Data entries
######

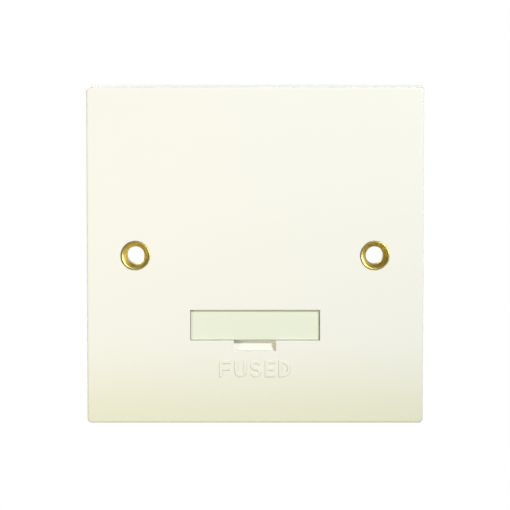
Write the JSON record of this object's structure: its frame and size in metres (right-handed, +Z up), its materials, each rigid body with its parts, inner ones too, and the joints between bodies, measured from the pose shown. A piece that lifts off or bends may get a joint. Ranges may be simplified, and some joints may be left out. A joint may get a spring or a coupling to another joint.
{
  "type": "fused spur unit",
  "caption": "square cream wall plate with a pull-out fuse carrier, brass-lined fixing holes and a rear moulding of brass wiring terminals",
  "frame": {"origin": "middle of the line between the two fixing holes, on the wall plane at the rear rim of the faceplate", "axes": "+X to the right seen from the front, +Y back into the wall, +Z up"},
  "size_m": [0.086, 0.0243, 0.086],
  "materials": {
    "plate_plastic": "moulded, semi-gloss ivory cream",
    "carrier_plastic": "moulded, satin cream",
    "rear_plastic": "moulded, satin grey cream",
    "brass": "machined and stamped, lightly tarnished",
    "screw_brass": "turned, slotted",
    "spring_bronze": "rolled strip",
    "zinc_steel": "zinc plated",
    "ceramic": "unglazed ceramic",
    "plated_cap": "nickel plated",
    "fuse_wire_metal": "drawn wire",
    "fuse_sand": "packed sand"
  },
  "bodies": {
    "unit": {"faceplate": "plate_plastic", "left_eyelet": "brass", "right_eyelet": "brass", "earth_strap": "brass", "left_earth_terminal": "brass", "right_earth_terminal": "brass", "rear_base": "rear_plastic", "base_screws": "zinc_steel", "neutral_link": "brass", "neutral_feed_terminal": "brass", "neutral_load_terminal": "brass", "line_feed_terminal": "brass", "line_load_terminal": "brass", "line_feed_clip": "spring_bronze", "line_load_clip": "spring_bronze", "fuse_cover": "rear_plastic"},
    "carrier": {"fuse_carrier": "carrier_plastic", "fuse_barrel": "ceramic", "fuse_left_cap": "plated_cap", "fuse_right_cap": "plated_cap", "fuse_wire": "fuse_wire_metal", "fuse_filling": "fuse_sand"},
    "left_earth_clamp": {"left_earth_screw": "screw_brass"},
    "right_earth_clamp": {"right_earth_screw": "screw_brass"},
    "neutral_feed_clamp": {"neutral_feed_screw": "screw_brass"},
    "neutral_load_clamp": {"neutral_load_screw": "screw_brass"},
    "line_feed_clamp": {"line_feed_screw": "screw_brass"},
    "line_load_clamp": {"line_load_screw": "screw_brass"}
  },
  "joints": [
    {"name": "carrier_pull", "type": "slide", "parent": "unit", "child": "carrier", "axis": [0, -1, 0], "range_m": [0, 0.0163]},
    {"name": "left_earth_clamping", "type": "slide", "parent": "unit", "child": "left_earth_clamp", "axis": [0, -1, 0], "range_m": [0, 0.0031]},
    {"name": "right_earth_clamping", "type": "slide", "parent": "unit", "child": "right_earth_clamp", "axis": [0, -1, 0], "range_m": [0, 0.0031]},
    {"name": "neutral_feed_clamping", "type": "slide", "parent": "unit", "child": "neutral_feed_clamp", "axis": [0, -1, 0], "range_m": [0, 0.0031]},
    {"name": "neutral_load_clamping", "type": "slide", "parent": "unit", "child": "neutral_load_clamp", "axis": [0, -1, 0], "range_m": [0, 0.0031]},
    {"name": "line_feed_clamping", "type": "slide", "parent": "unit", "child": "line_feed_clamp", "axis": [0, -1, 0], "range_m": [0, 0.0031]},
    {"name": "line_load_clamping", "type": "slide", "parent": "unit", "child": "line_load_clamp", "axis": [0, -1, 0], "range_m": [0, 0.0031]}
  ]
}
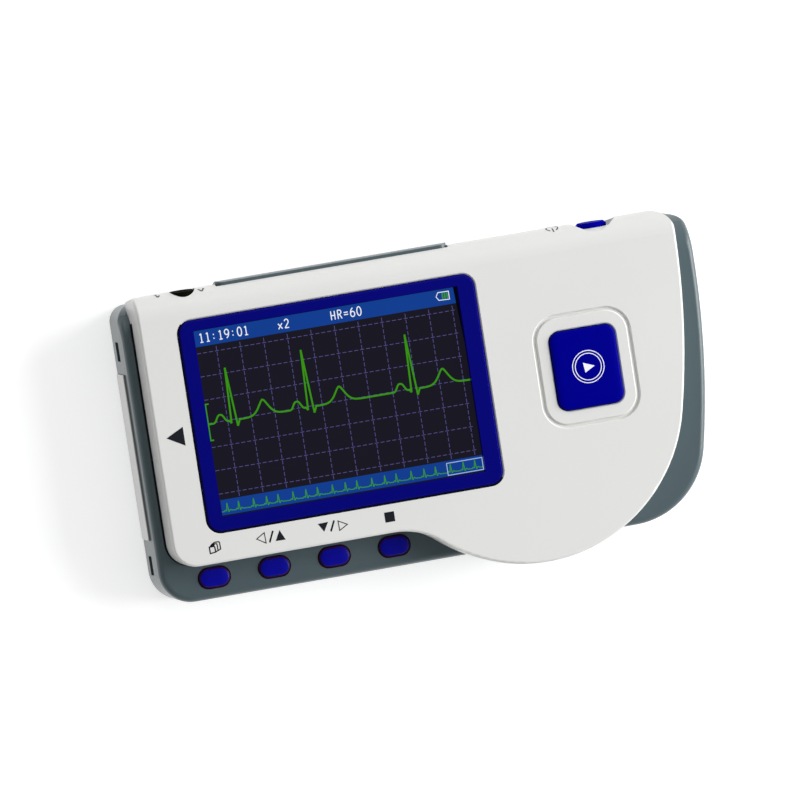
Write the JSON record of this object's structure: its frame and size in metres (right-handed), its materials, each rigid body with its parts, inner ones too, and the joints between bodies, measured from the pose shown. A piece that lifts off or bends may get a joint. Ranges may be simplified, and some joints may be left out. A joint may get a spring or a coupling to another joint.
{
  "type": "handheld ecg monitor",
  "caption": "Handheld heart monitor with a colour display, one large start key, a row of oval keys, metal finger plates and a battery door in the back.",
  "frame": {"origin": "middle of the footprint, on the back face that the monitor lies on", "axes": "+X along the length, from the display towards the start key; +Y towards the top side with the lead socket and power key; +Z out of the display face"},
  "size_m": [0.1252, 0.0698, 0.0207],
  "materials": {
    "grey_plastic": "satin moulded grey plastic with a fine grain",
    "white_plastic": "satin moulded white plastic",
    "blue_trim": "deep blue lacquered plastic",
    "screen_window": "dark polished window with a lit picture behind it",
    "panel_tray": "pressed metal tray",
    "blue_key": "deep blue moulded key, semi gloss",
    "circuit_board": "green solder mask",
    "black_plastic": "black moulded plastic",
    "tinned_steel": "tinned steel can",
    "switch_metal": "pressed metal cover",
    "cell_jacket": "printed metal jacket",
    "spring_steel": "nickel plated spring strip",
    "electrode_steel": "satin stainless steel",
    "screw_steel": "zinc plated steel"
  },
  "bodies": {
    "case": {"rear_shell": "grey_plastic", "mid_frame": "grey_plastic", "front_cover": "white_plastic", "display_bezel": "blue_trim", "display_lens": "screen_window", "lcd_module": "panel_tray", "display_board": "circuit_board", "main_board": "circuit_board", "board_link": "black_plastic", "processor": "black_plastic", "signal_shield": "tinned_steel", "buzzer": "black_plastic", "key_switches": "switch_metal", "start_switch": "switch_metal", "power_switch": "black_plastic", "lead_socket": "black_plastic", "upper_cell": "cell_jacket", "lower_cell": "cell_jacket", "left_battery_contact": "spring_steel", "right_battery_contact": "spring_steel", "left_electrode": "electrode_steel", "right_electrode": "electrode_steel", "back_electrode": "electrode_steel", "electrode_contacts": "spring_steel", "case_screws": "screw_steel", "display_screws": "screw_steel", "board_screws": "screw_steel"},
    "start_button": {"start_button": "blue_key"},
    "power_button": {"power_button": "blue_key"},
    "records_key": {"records_key": "blue_key"},
    "up_key": {"up_key": "blue_key"},
    "down_key": {"down_key": "blue_key"},
    "stop_key": {"stop_key": "blue_key"},
    "battery_door": {"battery_door": "grey_plastic"}
  },
  "joints": [
    {"name": "start_button_press", "type": "slide", "parent": "case", "child": "start_button", "axis": [0, 0, -1], "range_m": [0, 0.0004], "stiffness_N_per_m": 400},
    {"name": "power_button_press", "type": "slide", "parent": "case", "child": "power_button", "axis": [0, -1, 0], "range_m": [0, 0.0004], "stiffness_N_per_m": 400},
    {"name": "records_key_press", "type": "slide", "parent": "case", "child": "records_key", "axis": [0, 0, -1], "range_m": [0, 0.00035], "stiffness_N_per_m": 400},
    {"name": "up_key_press", "type": "slide", "parent": "case", "child": "up_key", "axis": [0, 0, -1], "range_m": [0, 0.00035], "stiffness_N_per_m": 400},
    {"name": "down_key_press", "type": "slide", "parent": "case", "child": "down_key", "axis": [0, 0, -1], "range_m": [0, 0.00035], "stiffness_N_per_m": 400},
    {"name": "stop_key_press", "type": "slide", "parent": "case", "child": "stop_key", "axis": [0, 0, -1], "range_m": [0, 0.00035], "stiffness_N_per_m": 400},
    {"name": "battery_door_slide", "type": "slide", "parent": "case", "child": "battery_door", "axis": [0, 1, 0], "range_m": [0, 0.026]}
  ]
}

######

**STATED PROBLEM:** From the entries above, list each line with "body" in it.

**TASK SOLUTION:**
Write the JSON record of this object's structure: its frame and size in metres (right-handed, +Z up), its materials, each rigid body with its parts, inner ones too, and the joints between bodies, measured from the pose shown. A piece that lifts off or bends may get a joint. Ranges may be simplified, and some joints may be left out. A joint may get a spring or a coupling to another joint.
Write the JSON record of this object's structure: its frame and size in metres (right-handed), its materials, each rigid body with its parts, inner ones too, and the joints between bodies, measured from the pose shown. A piece that lifts off or bends may get a joint. Ranges may be simplified, and some joints may be left out. A joint may get a spring or a coupling to another joint.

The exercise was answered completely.